# Complex X11 Problem



## wafflesausage (Dec 23, 2010)

I recently screwed up my FreeBSD workstation and have been trying, with little luck, to restore it to its previous settings. At this point, the only remaining problem (that I know of at least) is getting X11 to work. Startx only works with root, but the keyboard and mouse don't work, X11 will only start for non-root users if it's invoked by xinit- the keyboard and mouse don't work here either. When I try to startx as a non-root user I get a looped error stating "No protocol specified". I have enabled dbus and hald in /etc/rc.conf, gone through all the usual steps to getting X up and running, and I am at a complete loss as to what to do.

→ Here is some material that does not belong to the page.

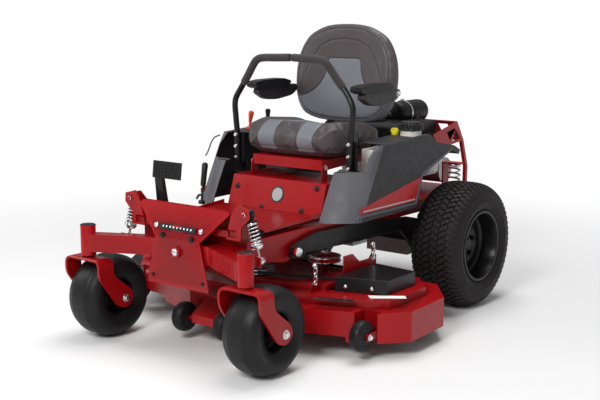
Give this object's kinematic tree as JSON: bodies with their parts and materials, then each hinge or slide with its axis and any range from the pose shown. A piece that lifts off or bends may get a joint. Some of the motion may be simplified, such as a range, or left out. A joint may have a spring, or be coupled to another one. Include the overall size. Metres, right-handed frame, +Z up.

I am considering completely removing and reinstalling anything that has to do with X11. Does anyone have knowledge as to how one would go about doing this or perhaps be able to suggest an alternative?
Any and all help would be greatly appreciated


----------



## wblock@ (Dec 23, 2010)

If X runs as root, it's okay.  Ignore the mouse and keyboard for now, one thing at a time.  So the problem becomes how to find out what's wrong with your user.  As your user, what do echo $HOME and echo $DISPLAY say?


----------



## wafflesausage (Dec 23, 2010)

echo $HOME returns an expected /home/lucer, echo $DISPLAY returns a blank line.


----------



## wblock@ (Dec 23, 2010)

Let's start with the basics.  Please show your xorg.conf and /var/log/Xorg.0.log from when you try to startx as a normal user.  It might also be useful to use script(1) to capture the session where you're trying to start X (HowTo).


----------



## wafflesausage (Dec 23, 2010)

Strangely enough I don't have a /etc/xorg.conf file.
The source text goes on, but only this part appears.